**To be done:** Everything from the first line to the line containing "return np.exp(-(((value - middle)" is to be repeated exactly; nothing past it.

- - -

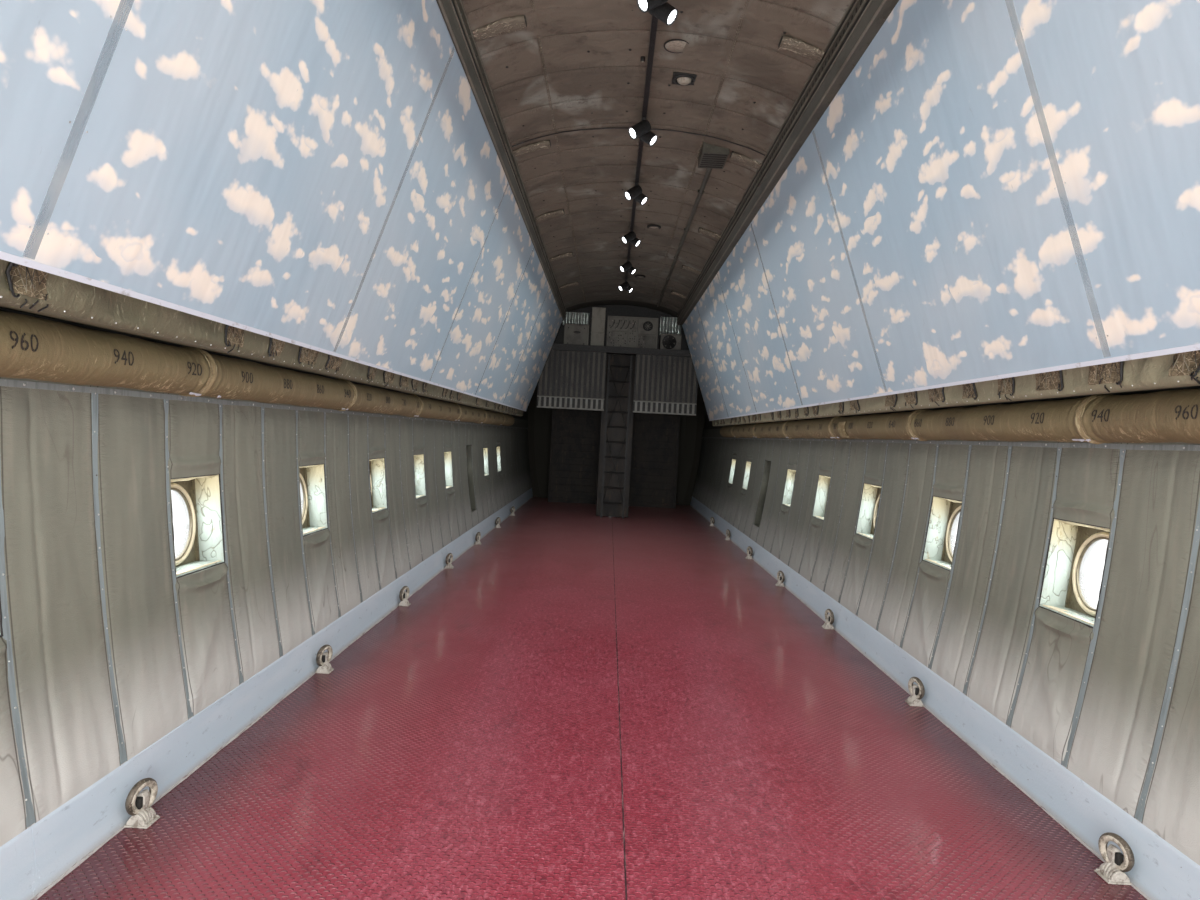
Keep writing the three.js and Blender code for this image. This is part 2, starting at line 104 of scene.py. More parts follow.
# Noise and numbers
def wobble(x, y, seed):
    """Smooth noise from -1 to 1 over two arrays, about one bump for each unit."""
    x, y = np.broadcast_arrays(np.asarray(x, float), np.asarray(y, float))
    x0, y0 = np.floor(x), np.floor(y)
    u, v = x - x0, y - y0
    u, v = u * u * (3 - 2 * u), v * v * (3 - 2 * v)

    def corner(i, j):
        spot = np.sin((x0 + i) * 12.9898 + (y0 + j) * 78.233 + seed * 37.719) * 43758.5453
        return 2 * (spot - np.floor(spot)) - 1

    low = corner(0, 0) * (1 - u) + corner(1, 0) * u
    high = corner(0, 1) * (1 - u) + corner(1, 1) * u
    return low * (1 - v) + high * v


def smooth_step(low, high, value):
    share = np.clip((value - low) / (high - low), 0, 1)
    return share * share * (3 - 2 * share)


def bump_at(value, middle, width):
    return np.exp(-(((value - middle) / width) ** 2))


def spread(*stops):
    """Numbers from stop to stop, each stop given as (value, steps to the next one)."""
    numbers = []
    for (value, steps), (following, _) in zip(stops, stops[1:]):
        numbers += [value + (following - value) * k / steps for k in range(steps)]
    return np.array(numbers + [stops[-1][0]])


def points(x, y, z):
    """Arrays of coordinates as an array of points."""
    return np.stack(np.broadcast_arrays(x, y, z), axis=-1)


# Solids, each a pair of points and faces
def loft(rings, loop=False):
    """A solid through rings of equally many points, closed on itself or capped at both ends."""
    rings = np.asarray(rings, float)
    count, sides = rings.shape[:2]
    index = np.arange(count * sides).reshape(count, sides)
    following = np.roll(index, -1, axis=1)
    faces = []
    for k in range(count if loop else count - 1):
        n = (k + 1) % count
        faces += np.stack([index[k], following[k], following[n], index[n]], axis=1).tolist()
    if not loop:
        faces += [index[0][::-1].tolist(), index[-1].tolist()]
    return rings.reshape(-1, 3), faces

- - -

**Completed exercise:**
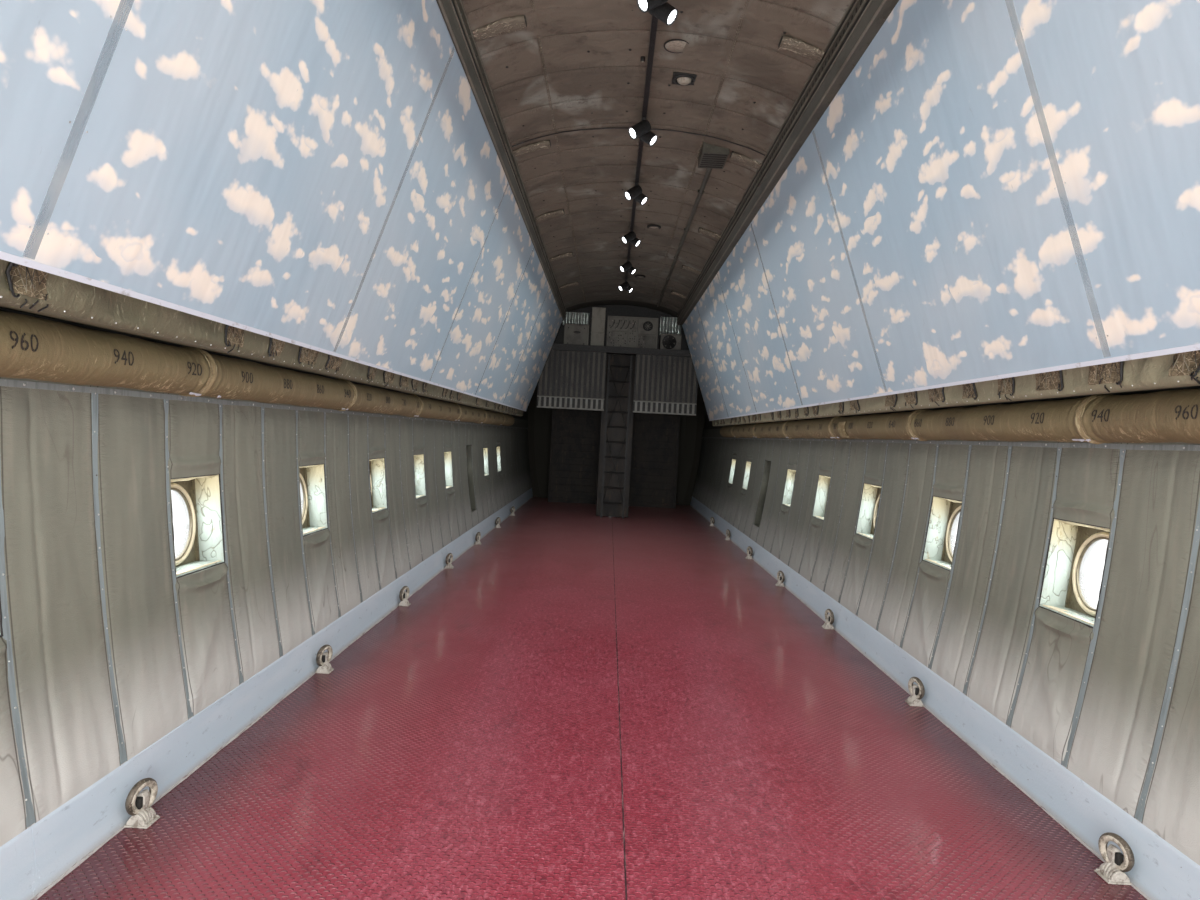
Keep writing the three.js and Blender code for this image. This is part 2, starting at line 104 of scene.py. More parts follow.
# Noise and numbers
def wobble(x, y, seed):
    """Smooth noise from -1 to 1 over two arrays, about one bump for each unit."""
    x, y = np.broadcast_arrays(np.asarray(x, float), np.asarray(y, float))
    x0, y0 = np.floor(x), np.floor(y)
    u, v = x - x0, y - y0
    u, v = u * u * (3 - 2 * u), v * v * (3 - 2 * v)

    def corner(i, j):
        spot = np.sin((x0 + i) * 12.9898 + (y0 + j) * 78.233 + seed * 37.719) * 43758.5453
        return 2 * (spot - np.floor(spot)) - 1

    low = corner(0, 0) * (1 - u) + corner(1, 0) * u
    high = corner(0, 1) * (1 - u) + corner(1, 1) * u
    return low * (1 - v) + high * v


def smooth_step(low, high, value):
    share = np.clip((value - low) / (high - low), 0, 1)
    return share * share * (3 - 2 * share)


def bump_at(value, middle, width):
    return np.exp(-(((value - middle) / width) ** 2))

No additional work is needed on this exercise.